**WHAT IS EXPECTED:** Go through the listing beneath this task and return every line that carries the string "Blender".

**DATASET RECORDS:**

──────────

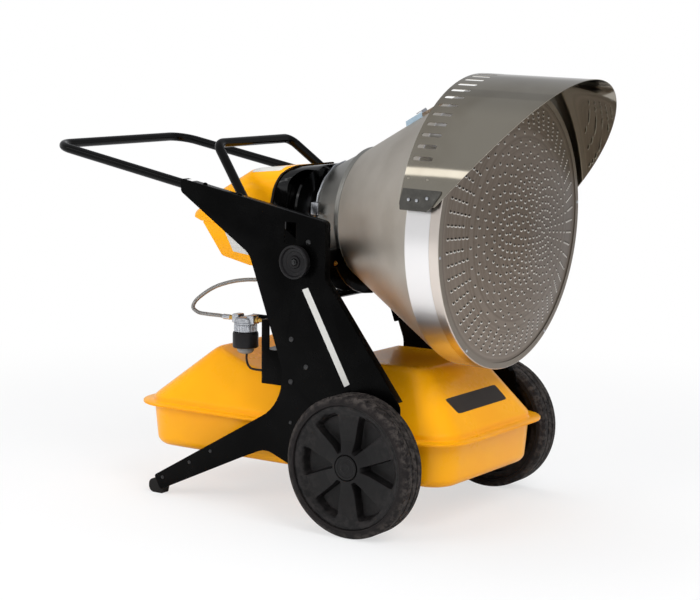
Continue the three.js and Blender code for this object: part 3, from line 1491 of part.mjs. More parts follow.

──────────

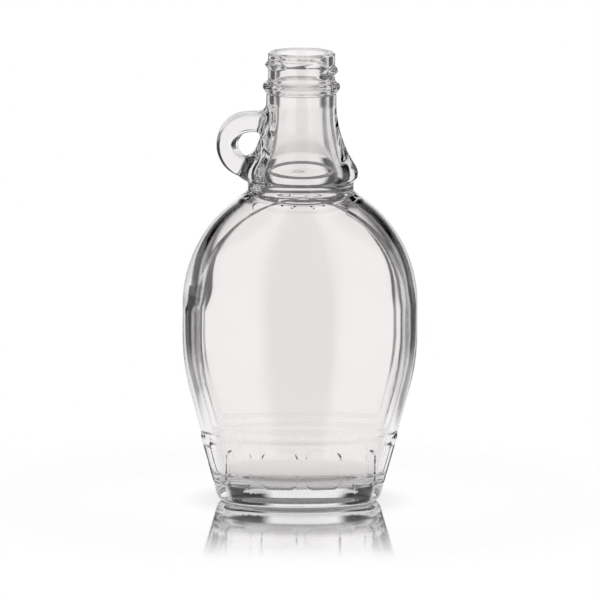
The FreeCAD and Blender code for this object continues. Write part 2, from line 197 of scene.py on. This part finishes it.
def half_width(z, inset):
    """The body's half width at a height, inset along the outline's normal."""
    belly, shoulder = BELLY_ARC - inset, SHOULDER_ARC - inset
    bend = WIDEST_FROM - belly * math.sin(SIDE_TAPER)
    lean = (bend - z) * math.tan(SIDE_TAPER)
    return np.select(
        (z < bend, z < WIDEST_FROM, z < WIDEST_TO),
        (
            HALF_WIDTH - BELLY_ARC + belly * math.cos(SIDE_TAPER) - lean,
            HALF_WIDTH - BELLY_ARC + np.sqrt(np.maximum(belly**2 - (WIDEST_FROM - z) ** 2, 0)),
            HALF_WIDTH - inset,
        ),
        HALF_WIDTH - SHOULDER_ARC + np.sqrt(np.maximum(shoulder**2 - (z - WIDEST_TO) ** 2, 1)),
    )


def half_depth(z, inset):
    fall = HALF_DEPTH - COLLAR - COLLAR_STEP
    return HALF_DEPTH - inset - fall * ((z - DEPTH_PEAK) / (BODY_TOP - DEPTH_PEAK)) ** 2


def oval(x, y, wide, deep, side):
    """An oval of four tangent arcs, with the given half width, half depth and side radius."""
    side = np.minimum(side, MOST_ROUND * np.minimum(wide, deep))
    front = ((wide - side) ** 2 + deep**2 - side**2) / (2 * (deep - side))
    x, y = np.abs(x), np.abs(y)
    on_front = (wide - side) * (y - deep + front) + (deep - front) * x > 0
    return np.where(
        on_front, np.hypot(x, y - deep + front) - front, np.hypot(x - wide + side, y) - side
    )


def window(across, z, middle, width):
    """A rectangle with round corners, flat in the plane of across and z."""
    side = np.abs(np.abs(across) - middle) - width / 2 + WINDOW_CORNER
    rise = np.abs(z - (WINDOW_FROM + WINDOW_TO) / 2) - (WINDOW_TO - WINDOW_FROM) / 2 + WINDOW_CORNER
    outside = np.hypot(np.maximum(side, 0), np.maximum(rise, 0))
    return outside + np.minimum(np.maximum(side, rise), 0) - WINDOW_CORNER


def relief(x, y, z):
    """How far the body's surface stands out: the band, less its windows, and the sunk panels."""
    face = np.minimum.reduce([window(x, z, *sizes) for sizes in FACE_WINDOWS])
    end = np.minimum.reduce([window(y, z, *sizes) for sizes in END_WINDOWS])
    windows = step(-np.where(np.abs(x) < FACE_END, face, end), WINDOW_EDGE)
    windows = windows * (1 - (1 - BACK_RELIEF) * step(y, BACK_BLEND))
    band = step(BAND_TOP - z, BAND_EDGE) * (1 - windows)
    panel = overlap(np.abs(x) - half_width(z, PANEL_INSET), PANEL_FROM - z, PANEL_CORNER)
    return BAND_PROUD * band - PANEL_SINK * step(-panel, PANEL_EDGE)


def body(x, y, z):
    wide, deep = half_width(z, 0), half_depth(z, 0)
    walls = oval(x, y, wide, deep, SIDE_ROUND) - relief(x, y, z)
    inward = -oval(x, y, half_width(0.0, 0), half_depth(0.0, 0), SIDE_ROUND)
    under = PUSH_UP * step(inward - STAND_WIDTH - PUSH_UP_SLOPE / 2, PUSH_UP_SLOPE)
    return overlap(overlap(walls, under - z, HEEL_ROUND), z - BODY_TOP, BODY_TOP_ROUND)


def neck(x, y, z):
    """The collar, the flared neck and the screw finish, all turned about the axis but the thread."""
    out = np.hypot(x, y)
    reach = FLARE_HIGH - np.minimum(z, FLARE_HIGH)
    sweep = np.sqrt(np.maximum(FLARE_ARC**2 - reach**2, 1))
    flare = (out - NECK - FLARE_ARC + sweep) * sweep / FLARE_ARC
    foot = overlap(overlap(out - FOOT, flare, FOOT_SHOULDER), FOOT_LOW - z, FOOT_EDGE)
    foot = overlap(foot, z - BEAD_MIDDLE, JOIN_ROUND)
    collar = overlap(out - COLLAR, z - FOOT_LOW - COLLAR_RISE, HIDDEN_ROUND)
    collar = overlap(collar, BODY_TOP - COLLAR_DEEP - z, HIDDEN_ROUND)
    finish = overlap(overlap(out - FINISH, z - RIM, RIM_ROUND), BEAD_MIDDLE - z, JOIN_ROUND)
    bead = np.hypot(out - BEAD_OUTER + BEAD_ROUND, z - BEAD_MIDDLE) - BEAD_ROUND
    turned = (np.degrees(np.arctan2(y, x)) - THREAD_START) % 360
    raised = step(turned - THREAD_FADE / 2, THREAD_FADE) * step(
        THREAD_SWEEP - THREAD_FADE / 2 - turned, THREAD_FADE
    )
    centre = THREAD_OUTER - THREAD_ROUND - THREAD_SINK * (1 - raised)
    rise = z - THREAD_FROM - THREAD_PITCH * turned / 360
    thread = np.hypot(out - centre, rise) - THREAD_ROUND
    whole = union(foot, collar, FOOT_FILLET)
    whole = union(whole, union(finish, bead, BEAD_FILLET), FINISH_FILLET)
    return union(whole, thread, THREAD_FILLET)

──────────

**WORKED SOLUTION:**
Continue the three.js and Blender code for this object: part 3, from line 1491 of part.mjs. More parts follow.
The FreeCAD and Blender code for this object continues. Write part 2, from line 197 of scene.py on. This part finishes it.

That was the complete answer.